Stored rows:

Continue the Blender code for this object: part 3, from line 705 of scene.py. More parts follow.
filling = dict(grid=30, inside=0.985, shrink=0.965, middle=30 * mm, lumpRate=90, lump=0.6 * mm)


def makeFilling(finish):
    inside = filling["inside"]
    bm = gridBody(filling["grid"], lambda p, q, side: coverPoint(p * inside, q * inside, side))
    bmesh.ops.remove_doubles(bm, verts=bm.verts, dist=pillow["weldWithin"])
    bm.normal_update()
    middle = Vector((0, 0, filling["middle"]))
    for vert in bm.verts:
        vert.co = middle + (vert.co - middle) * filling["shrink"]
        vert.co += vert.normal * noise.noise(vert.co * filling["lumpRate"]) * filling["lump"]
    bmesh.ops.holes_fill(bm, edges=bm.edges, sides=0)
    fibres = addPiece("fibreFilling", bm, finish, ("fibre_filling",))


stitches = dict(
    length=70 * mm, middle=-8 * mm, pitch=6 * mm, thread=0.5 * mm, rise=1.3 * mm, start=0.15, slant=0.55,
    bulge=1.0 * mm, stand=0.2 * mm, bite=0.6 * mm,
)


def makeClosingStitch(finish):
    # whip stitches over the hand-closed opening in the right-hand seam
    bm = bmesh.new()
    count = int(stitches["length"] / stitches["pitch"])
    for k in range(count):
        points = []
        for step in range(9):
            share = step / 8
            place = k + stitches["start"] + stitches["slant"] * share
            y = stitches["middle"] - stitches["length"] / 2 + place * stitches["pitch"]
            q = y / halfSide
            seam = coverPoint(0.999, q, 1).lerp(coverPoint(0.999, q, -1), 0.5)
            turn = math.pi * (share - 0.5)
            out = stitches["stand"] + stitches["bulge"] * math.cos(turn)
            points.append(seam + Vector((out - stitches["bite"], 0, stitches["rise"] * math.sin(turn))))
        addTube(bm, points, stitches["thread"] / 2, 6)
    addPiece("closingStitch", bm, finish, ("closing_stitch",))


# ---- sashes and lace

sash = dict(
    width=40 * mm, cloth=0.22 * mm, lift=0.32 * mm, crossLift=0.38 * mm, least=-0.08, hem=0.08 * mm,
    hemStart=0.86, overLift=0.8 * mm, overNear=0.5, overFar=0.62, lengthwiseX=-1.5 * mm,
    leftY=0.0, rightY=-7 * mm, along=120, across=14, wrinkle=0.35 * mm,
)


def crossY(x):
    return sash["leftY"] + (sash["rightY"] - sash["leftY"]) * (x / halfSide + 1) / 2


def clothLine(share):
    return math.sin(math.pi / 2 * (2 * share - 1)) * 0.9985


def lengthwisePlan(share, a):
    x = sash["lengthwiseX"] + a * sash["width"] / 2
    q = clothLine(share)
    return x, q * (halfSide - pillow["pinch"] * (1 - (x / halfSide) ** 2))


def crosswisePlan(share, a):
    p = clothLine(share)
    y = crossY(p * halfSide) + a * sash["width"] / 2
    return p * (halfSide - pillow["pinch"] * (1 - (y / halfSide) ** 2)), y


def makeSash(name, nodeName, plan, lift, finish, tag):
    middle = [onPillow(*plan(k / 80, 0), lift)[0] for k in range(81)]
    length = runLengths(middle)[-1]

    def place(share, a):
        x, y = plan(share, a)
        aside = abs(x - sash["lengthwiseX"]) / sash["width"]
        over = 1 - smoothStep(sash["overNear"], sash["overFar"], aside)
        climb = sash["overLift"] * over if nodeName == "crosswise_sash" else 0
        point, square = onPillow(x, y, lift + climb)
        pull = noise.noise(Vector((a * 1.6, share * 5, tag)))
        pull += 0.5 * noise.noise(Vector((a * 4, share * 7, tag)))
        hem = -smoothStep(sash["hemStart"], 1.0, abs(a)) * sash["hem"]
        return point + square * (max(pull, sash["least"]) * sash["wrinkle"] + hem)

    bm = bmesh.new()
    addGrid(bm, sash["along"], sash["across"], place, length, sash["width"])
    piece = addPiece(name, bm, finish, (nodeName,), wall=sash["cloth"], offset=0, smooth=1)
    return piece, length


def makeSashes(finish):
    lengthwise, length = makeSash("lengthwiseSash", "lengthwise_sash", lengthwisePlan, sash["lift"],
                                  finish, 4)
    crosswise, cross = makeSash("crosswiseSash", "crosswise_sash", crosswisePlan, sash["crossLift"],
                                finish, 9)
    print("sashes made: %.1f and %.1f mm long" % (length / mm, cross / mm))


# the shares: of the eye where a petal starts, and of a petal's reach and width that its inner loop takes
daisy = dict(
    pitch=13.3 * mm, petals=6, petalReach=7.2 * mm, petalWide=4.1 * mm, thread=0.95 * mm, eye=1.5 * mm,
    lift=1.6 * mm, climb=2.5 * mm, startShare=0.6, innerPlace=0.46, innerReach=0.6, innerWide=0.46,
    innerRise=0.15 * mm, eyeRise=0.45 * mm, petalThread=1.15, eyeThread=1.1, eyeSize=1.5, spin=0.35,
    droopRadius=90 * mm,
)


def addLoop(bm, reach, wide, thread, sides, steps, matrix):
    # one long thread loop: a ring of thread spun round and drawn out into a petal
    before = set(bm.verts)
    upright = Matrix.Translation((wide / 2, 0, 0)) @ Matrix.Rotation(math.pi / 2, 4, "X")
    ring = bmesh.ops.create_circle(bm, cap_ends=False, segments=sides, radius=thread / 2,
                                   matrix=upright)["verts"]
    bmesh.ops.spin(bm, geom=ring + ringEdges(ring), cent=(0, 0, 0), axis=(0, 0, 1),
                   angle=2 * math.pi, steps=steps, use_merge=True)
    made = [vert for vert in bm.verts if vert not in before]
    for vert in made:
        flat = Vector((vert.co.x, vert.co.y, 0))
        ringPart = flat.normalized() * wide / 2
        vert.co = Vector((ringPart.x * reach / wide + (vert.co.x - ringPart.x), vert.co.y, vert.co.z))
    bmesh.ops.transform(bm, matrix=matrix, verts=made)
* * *
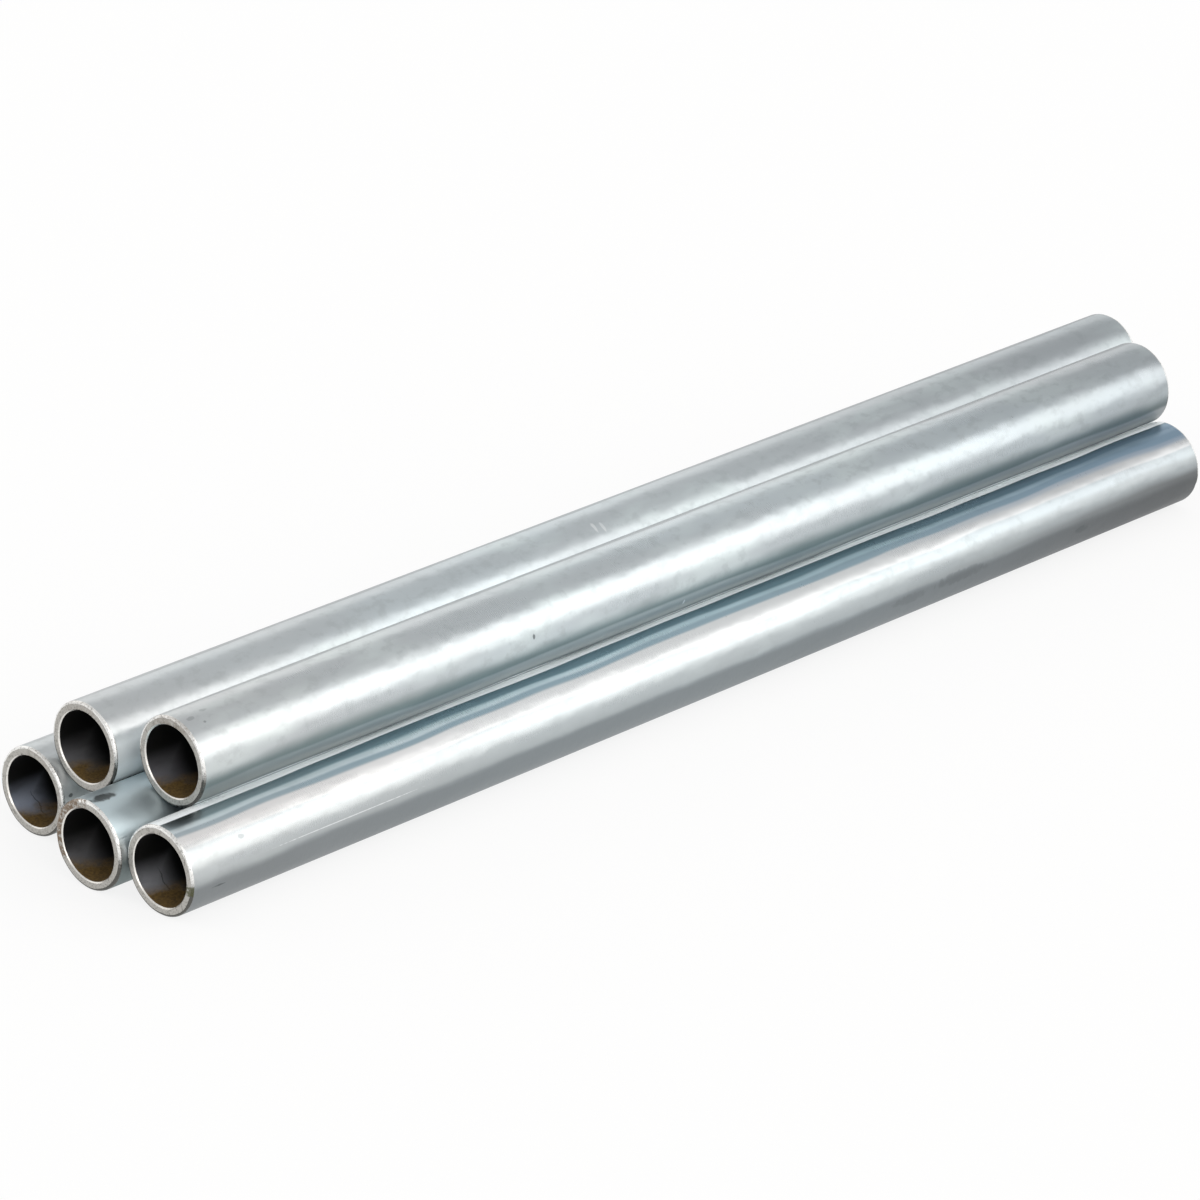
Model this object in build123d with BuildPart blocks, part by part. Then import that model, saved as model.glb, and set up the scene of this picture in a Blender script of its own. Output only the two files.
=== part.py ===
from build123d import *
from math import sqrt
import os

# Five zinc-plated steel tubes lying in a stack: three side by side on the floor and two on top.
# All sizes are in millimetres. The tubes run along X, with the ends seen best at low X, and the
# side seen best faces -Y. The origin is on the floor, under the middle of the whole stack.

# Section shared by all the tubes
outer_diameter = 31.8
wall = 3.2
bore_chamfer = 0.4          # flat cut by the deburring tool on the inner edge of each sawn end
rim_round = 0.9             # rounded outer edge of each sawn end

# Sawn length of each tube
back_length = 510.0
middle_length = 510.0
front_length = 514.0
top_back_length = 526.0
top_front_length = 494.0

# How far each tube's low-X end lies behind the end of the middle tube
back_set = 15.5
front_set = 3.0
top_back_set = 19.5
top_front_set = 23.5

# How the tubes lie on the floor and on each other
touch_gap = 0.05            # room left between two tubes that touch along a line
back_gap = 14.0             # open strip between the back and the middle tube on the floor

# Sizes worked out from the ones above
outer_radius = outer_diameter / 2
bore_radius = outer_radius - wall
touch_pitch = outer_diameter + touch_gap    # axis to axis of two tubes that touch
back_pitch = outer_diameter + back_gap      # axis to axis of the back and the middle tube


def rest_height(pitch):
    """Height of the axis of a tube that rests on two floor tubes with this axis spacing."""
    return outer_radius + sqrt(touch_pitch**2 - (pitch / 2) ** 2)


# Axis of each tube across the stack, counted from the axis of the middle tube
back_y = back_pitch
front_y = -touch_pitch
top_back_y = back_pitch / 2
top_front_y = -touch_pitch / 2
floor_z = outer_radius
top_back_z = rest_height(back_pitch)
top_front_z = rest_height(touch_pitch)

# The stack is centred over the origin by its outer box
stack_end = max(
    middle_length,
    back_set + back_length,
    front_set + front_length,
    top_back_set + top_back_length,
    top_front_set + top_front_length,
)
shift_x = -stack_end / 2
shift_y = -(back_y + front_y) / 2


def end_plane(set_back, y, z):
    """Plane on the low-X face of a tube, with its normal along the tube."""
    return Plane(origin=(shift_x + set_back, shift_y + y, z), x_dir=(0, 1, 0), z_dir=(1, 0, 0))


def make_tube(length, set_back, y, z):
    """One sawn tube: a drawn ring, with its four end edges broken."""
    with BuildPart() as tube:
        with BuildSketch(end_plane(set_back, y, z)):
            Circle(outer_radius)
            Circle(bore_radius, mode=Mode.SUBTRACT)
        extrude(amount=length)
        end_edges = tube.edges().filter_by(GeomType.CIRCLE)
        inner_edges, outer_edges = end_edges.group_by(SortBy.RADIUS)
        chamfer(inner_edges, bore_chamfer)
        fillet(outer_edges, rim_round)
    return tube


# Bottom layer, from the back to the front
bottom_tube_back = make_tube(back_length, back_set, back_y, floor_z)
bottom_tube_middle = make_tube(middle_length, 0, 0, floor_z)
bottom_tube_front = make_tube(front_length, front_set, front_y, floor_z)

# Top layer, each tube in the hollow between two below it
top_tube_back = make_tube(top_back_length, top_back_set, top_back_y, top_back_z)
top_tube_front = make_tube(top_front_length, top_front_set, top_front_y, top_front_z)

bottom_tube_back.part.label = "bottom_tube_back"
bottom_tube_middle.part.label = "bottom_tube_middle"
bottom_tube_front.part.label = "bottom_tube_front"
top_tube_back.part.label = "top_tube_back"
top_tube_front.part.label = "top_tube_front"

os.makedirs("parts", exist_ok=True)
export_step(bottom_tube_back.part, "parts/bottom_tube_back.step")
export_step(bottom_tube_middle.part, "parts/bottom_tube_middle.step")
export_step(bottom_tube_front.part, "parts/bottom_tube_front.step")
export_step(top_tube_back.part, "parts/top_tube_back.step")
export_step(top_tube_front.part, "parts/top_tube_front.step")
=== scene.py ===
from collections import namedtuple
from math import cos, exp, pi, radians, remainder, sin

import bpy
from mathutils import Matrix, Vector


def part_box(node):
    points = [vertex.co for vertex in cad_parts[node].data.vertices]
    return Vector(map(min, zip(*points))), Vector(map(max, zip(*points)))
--
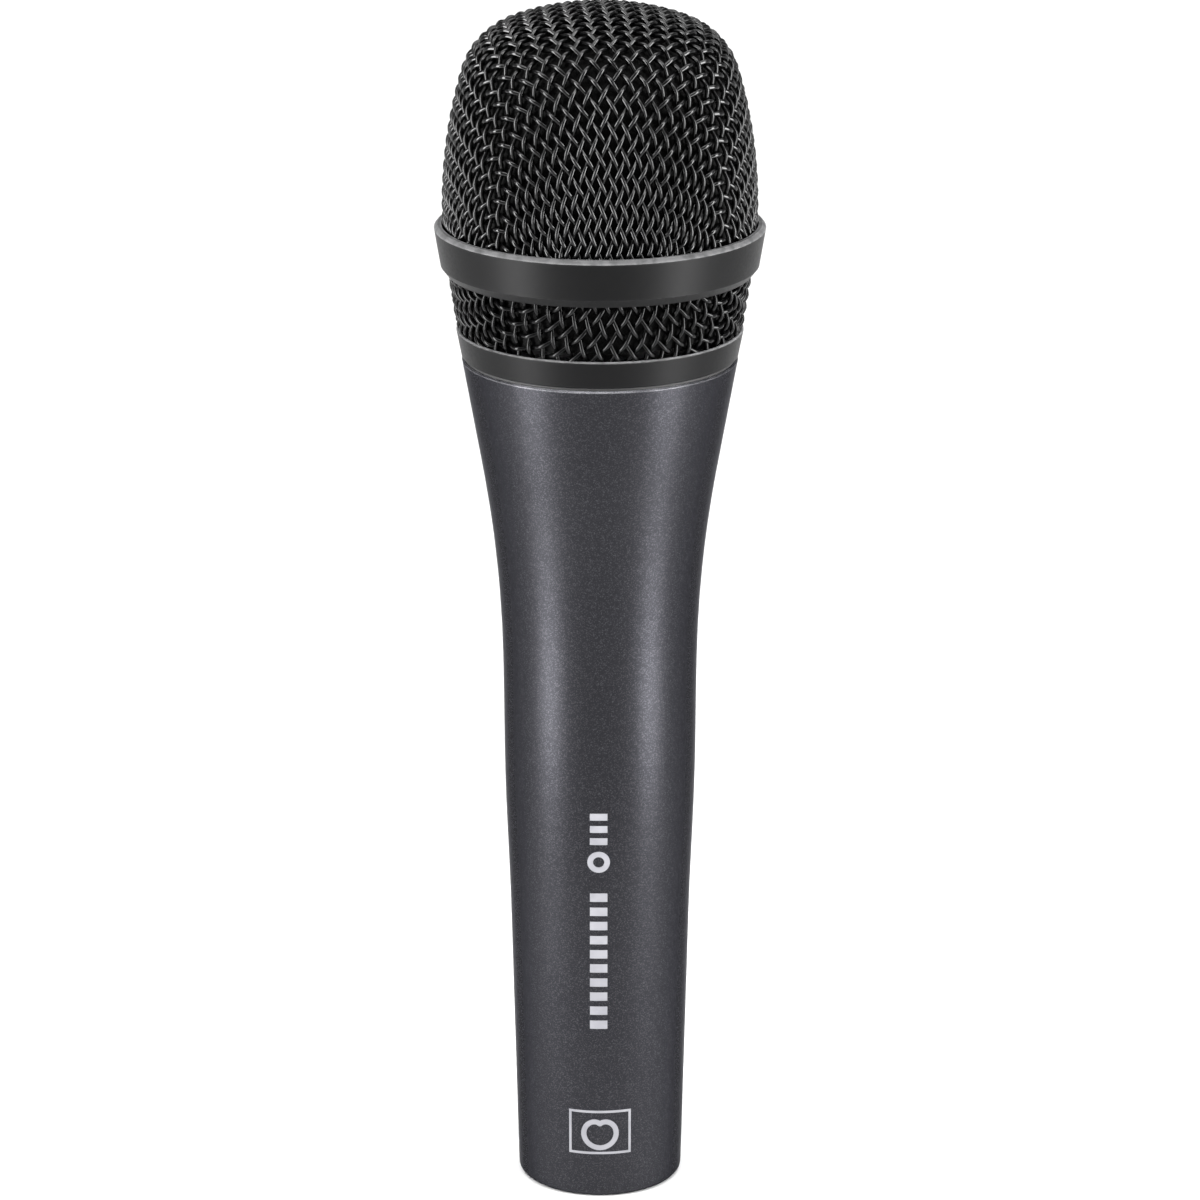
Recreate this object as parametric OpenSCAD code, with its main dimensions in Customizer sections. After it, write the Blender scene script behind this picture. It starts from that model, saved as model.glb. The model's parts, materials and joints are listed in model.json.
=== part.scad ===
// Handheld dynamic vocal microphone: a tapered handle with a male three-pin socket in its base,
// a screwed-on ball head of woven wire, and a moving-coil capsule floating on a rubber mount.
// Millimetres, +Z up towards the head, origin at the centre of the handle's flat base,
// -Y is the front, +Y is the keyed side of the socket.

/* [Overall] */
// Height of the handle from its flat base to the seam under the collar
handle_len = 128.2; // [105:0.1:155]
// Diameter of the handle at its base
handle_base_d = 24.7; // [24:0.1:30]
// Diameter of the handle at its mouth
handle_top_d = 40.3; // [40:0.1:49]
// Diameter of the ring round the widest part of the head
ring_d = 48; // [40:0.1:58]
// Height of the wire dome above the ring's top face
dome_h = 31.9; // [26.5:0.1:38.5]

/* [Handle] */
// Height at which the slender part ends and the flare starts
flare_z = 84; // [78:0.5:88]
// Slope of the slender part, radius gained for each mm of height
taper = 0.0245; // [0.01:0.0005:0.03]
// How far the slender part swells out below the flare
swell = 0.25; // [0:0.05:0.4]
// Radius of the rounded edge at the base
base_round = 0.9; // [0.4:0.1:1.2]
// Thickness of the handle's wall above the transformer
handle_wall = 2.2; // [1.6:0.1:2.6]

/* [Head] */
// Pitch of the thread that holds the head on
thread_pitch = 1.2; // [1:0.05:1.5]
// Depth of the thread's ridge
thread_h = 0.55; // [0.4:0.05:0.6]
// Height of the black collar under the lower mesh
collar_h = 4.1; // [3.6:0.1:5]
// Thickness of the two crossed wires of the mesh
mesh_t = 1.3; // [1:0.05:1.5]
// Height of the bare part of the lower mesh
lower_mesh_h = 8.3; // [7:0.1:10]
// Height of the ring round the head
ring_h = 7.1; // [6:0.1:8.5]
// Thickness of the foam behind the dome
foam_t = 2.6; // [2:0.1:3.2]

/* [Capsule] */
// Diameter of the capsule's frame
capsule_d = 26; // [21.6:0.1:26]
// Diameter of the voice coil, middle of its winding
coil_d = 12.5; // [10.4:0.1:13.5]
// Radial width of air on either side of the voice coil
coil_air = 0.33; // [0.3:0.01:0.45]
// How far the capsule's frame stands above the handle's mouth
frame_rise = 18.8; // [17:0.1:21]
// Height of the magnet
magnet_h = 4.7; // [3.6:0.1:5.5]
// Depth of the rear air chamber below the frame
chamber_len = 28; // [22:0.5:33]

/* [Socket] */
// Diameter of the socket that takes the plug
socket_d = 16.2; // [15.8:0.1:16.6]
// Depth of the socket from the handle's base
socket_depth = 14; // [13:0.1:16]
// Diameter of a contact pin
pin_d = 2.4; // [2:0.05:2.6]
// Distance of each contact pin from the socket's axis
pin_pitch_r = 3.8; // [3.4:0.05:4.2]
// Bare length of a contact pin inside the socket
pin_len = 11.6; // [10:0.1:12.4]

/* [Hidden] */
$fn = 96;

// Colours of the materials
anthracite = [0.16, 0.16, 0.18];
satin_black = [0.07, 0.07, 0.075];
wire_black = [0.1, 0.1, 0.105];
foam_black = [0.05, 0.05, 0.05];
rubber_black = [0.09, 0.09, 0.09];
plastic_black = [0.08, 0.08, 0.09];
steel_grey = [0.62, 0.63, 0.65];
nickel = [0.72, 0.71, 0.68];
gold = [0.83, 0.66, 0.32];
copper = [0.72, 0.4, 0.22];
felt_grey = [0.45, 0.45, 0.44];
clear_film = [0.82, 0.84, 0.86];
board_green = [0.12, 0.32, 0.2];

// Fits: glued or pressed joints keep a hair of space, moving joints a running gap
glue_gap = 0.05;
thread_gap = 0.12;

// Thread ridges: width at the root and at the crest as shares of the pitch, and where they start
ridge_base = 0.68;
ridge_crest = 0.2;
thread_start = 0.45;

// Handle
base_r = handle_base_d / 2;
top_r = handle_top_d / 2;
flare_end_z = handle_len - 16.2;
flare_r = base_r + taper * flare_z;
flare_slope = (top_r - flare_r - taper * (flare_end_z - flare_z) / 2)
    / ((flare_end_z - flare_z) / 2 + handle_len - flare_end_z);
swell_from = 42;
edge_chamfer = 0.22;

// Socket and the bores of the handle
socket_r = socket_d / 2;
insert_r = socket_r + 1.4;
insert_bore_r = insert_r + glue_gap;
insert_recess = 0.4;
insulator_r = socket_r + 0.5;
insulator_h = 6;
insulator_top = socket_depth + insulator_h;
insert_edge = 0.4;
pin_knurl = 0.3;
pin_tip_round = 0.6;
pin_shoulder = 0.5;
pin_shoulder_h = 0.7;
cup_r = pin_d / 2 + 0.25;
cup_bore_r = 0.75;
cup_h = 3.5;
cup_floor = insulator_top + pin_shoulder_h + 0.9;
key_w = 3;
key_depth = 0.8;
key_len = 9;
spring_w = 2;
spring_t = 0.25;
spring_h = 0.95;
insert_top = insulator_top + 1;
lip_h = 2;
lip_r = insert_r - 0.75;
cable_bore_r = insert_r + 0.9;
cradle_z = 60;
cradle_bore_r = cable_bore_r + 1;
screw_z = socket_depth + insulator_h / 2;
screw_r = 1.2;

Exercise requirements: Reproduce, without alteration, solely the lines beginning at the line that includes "Recreate this object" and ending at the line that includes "of the socket.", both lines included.

Answer to the task:
Recreate this object as parametric OpenSCAD code, with its main dimensions in Customizer sections. After it, write the Blender scene script behind this picture. It starts from that model, saved as model.glb. The model's parts, materials and joints are listed in model.json.
=== part.scad ===
// Handheld dynamic vocal microphone: a tapered handle with a male three-pin socket in its base,
// a screwed-on ball head of woven wire, and a moving-coil capsule floating on a rubber mount.
// Millimetres, +Z up towards the head, origin at the centre of the handle's flat base,
// -Y is the front, +Y is the keyed side of the socket.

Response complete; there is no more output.